In our interview, as in others, Baxter claims that “by having a Banksy on your wall you run the real risk of having a grade 2 listing put on your building.” For those outside of the UK who may not know, a listed building is basically a building that has been classified as a historic landmark, which makes them difficult to renovate. While it has been suggested that perhaps Banksy’s work should qualify a building to be listed, there has not been a single instance of that happening yet, and the expert on this very question concluded that having a building listed because of a Banksy on the facade could happen “only by extending case law and policy” beyond current standards. Even if standards did change, given that the listed building designation is about preserving surviving history rather than guessing at what might be historic in the future, a building owner would have to leave a Banksy piece on their building for many years before the building might be eligible to be listed. So, is it possible? Sure, but Baxter is overstating the possibility, particularly in the short term.
The Stealing Banksy? website makes a big deal about all the money that this auction will raise for charities, but in answering our question about charitable donations relating to Stealing Banksy?, Baxter avoided half of what we asked. While he did say that some of the proceeds from the event would go to The Nelson Mandela Children’s Fund (UK), he failed to answer what share of the proceeds they would be getting. He also failed to provide details about the local charities that would be receiving unspecified donations as a result of the sale of each individual piece except in the case of the No Ball Games wall, and again failed to answer whether those charities were aware of what might be coming to them. UPDATE as of April 21st, 2014: The Stealing Banksy? now has new added a tab on the site listing the charities to be involved (although still not specific numbers about what of proceeds or profits will go to those charities, with one exception). Archive.org shows that the Charity tab is a recent addition despite their about page referencing the charities tab before it actually existed. Going by Archive.org’s records, the Charity tab was added sometime after April 10th. We sent Baxter our questions on April 8th, when there was no Charity tab.
Later in the interview, Baxter again goes on about “the public domain,” saying, “We ensure that in 100 years’ time these pieces of art are still in the public domain.” I think he means the public trust, but even then he is wrong. These walls are not getting donated to museums. They are being sold, most likely to private collectors. That is not preserving these works for the public. It’s taking them from public spaces and putting them in private spaces. The pieces might still exist in 100 years due to The Sincura Group, but they might also be locked in private vaults. Oddly enough, The Nelson Mandela Children’s Fund’s website describes the pieces being sold at Stealing Banksy? in a hilariously different way, noting “None of these pieces have ever been displayed in public before… This will be the first and only time these pieces will ever be seen.”

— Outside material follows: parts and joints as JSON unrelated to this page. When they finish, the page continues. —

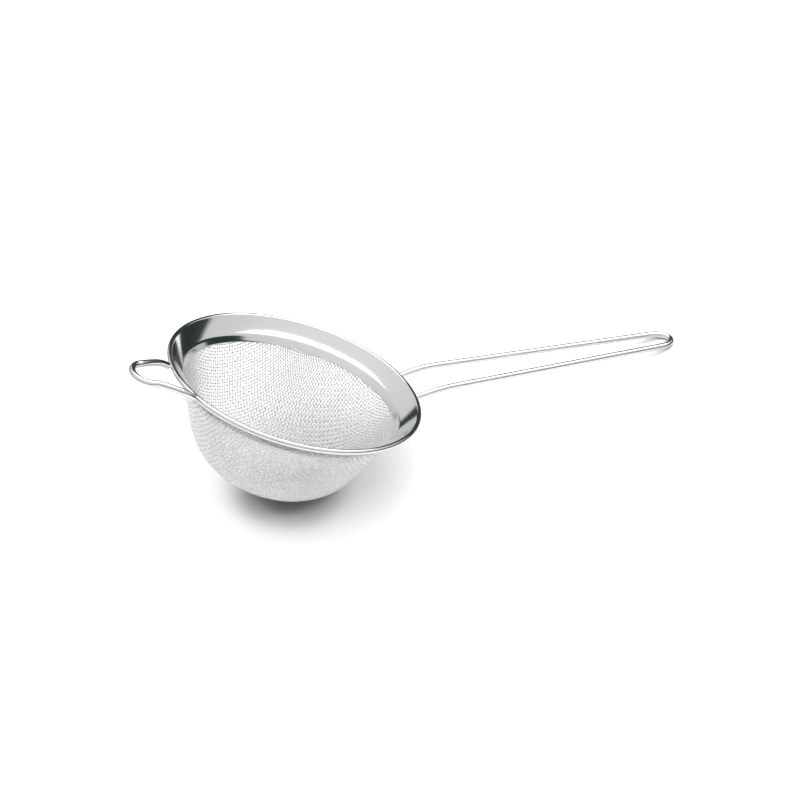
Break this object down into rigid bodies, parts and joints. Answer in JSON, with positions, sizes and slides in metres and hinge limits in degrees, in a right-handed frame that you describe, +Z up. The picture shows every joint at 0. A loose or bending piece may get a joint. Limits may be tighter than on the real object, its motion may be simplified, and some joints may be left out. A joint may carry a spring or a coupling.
{
  "type": "tea strainer",
  "caption": "Handled tea strainer with a woven wire bowl hung from a flared, rolled-edge rim, a looped wire handle and a wire rest hook.",
  "frame": {"origin": "middle of the bounding box in X and Y, at the surface the strainer lies on", "axes": "+Z up, +X from the rest hook along the handle towards its looped end; the X-Z plane is the plane of symmetry"},
  "size_m": [0.1904, 0.08, 0.0599],
  "materials": {
    "polished_sheet": "mirror polished stainless sheet",
    "woven_wire": "bright drawn stainless wire, plain weave",
    "handle_wire": "polished stainless wire",
    "hook_wire": "polished stainless wire"
  },
  "bodies": {
    "root": {"rim_ring": "polished_sheet", "mesh_bowl": "woven_wire", "handle_wire": "handle_wire", "rest_hook": "hook_wire"}
  },
  "joints": []
}
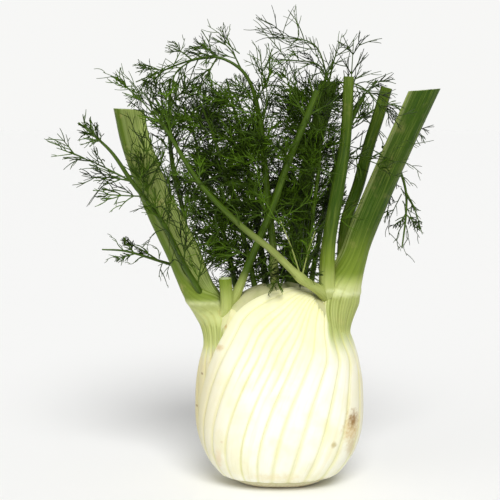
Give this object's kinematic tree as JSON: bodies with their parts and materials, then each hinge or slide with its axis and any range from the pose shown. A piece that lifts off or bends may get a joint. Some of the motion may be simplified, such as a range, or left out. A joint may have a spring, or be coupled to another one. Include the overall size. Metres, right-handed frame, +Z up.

Baxter dismissed our question about moral rights, implying that just because these works were painted illegally that the artist’s moral rights don’t apply. I’m not sure about the UK, where moral rights are weaker than in many other countries, but the Australian government has said that, within reason, moral rights do apply even for illegal street art and graffiti.
Baxter does not fully answer our question about establishing provenance without official certification from Banksy/Pest Control, ignoring the potential for forgeries based on works posted to Banksy’s website. Just because Banksy posts a picture of a work on his website and someone has a chunk of concrete that looks like that photograph does not mean they have an original Banksy.
Baxter’s answer for as to why auction houses like Sotheby’s and Christie’s refuse to sell Banksy street pieces implies that those auction houses also refuse to sell authenticated Banksy works intended for sale in galleries, which is not true. They sell those works all the time. They only refuse to sell street pieces, even though some Banksy street pieces have sold for more than many authenticated Banksy originals sold at Sotheby’s or Christie’s. Baxter gave a very misleading dodge of our question.
Finally, Baxter refuses to delve much into how The Sincura Group ensures ethical buyers of the work, or what an ethical buyer means to them, so that’s still just left for us to speculate about.
The main sense I get from Baxter is simple: Trust us when we say that we’re doing the right thing, but don’t investigate further.
So was the interview worth doing? I find it interesting, but even when we asked the questions that people have been clamoring to have answered, it was basically just Baxter saying the same things he always says. We gave him a platform, and I’m not sure how effective that was for the purpose of challenging him, even if this post helps a little bit. Maybe the interview would have been better as a podcast or a transcribed phone interview, since we could have immediately challenged him and asked follow-up questions, but that wasn’t as feasible for Caroline and I. Seeing how things played out here, I think Caroline’s interview earlier this year with an auction house’s supposed “street art expert” was a lot more useful for challenging the wisdom of selling street pieces.